All the energy/effort that has gone into bashing SQL and the resulting amplification in the tech press has been pretty much a waste of everyone’s time. I would argue that the primary focus of the effort that people have put into bashing SQL should have been put into bashing the proprietary and closed nature of the large database engines — which happen to use SQL. All of the big database vendors have pursued technical strategies designed to lock their customers into their products by encouraging users to create radically complex spiderwebs of code mixed with their data. Oracle epitomized this approach with their implementations of Materialized views and PLSQL — both of which I consider to be bad practice for most customers. Materialized views just masked the underlying performance problems of the Oracle engine/optimizer for read-oriented applications. PLSQL leads most customers into create a hairy mixture of code and data that is the antithesis of loose coupling and service-oriented architectures.
Additionally, while the optimizers in these most popular engines were significant advancements in the 1980s, they are now a primary bottleneck due to the fundamental failure of database engine companies to abandon their “one size fits all” strategy for database engines. The REAL beef of the NoSQL movement was with the existing database engine vendors. SQL was the proverbial baby that the new generation of database vendors and customers were throwing out with the bathwater.

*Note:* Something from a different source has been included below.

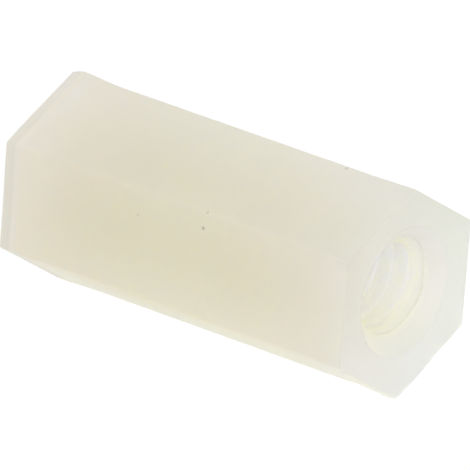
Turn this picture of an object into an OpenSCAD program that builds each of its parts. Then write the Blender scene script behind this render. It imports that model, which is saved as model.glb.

SQL AND JSON are the future.
In summary, companies that are working hard to draw a line in the sand for existing database system vendors and using four principles (wide breadth of data sources, open source software, distributed, shared nothing, multi-purpose hardware and embracing BOTH JSON and SQL) to develop their new systems are setting themselves up for improved productivity and radically better data systems in the future.